Open yuanrr opened 3 days ago
Hi Bowen,
According to our experimental results, it would be better to trigger the retracing procedure in early layers. For models with 32 layers, it usually would be 5-16 layers, although most retracing procedures happen at layer 7, 8and 9. Follow this idea, I would suggest you apply the same settings to Qwen2.5-7b model, and you may test if such rule still works for the larger ones.
How does the ending layer, in particular, affect the effect? We believe that retracing in deep layers brings worse effect, as the language model has less processing steps dealing with the retraced information. So, the starting layer and ending layer simply serve as a limit to ensure MemVR is triggered within the expected range.
Should you have any questions please feel free to discuss!
Hello, thank you for your reply! This helped me a lot! I do have some questions and hope to get your help... I have this question because qwen is a 28-layer model, so it might be a little different. When I used the entropy you designed to observe the uncertainty, I found two phenomena: 1: The first 10 layers will remain above 0.9 2: about the 20th layer will suddenly rise above the threshold, even if the entropy of the previous layer is very small I haven't tried it on a 32-layer model, so I don't know if there's a similar phenomenon. In this case, should I search the start layer >10 and the end layer <20?
Hello, thank you for your reply! This helped me a lot! I do have some questions and hope to get your help... I have this question because qwen is a 28-layer model, so it might be a little different. When I used the entropy you designed to observe the uncertainty, I found two phenomena: 1: The first 10 layers will remain above 0.9 2: about the 20th layer will suddenly rise above the threshold, even if the entropy of the previous layer is very small I haven't tried it on a 32-layer model, so I don't know if there's a similar phenomenon. In this case, should I search the start layer >10 and the end layer <20?

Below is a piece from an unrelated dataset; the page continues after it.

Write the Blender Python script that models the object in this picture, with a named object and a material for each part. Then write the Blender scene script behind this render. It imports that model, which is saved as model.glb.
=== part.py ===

Hi! I would recommend you start with layer 5 and see if the result is satisfying. If not, slightly modify the starting layer to deeper layers and try again. Different models do vary in parameter settings, so all you need to do is to conduct some quick evaluations to help you address the optimal values.
But I think starting from layer 10 won't work fine, as that would be too deep for MemVR.
Thank you for your help. I will try according to your suggestion.
Great job! I am currently trying your work on the Qwen2.5 model and would like to ask how I decide on the starting and ending layers? How does the end layer, in particular, affect the effect?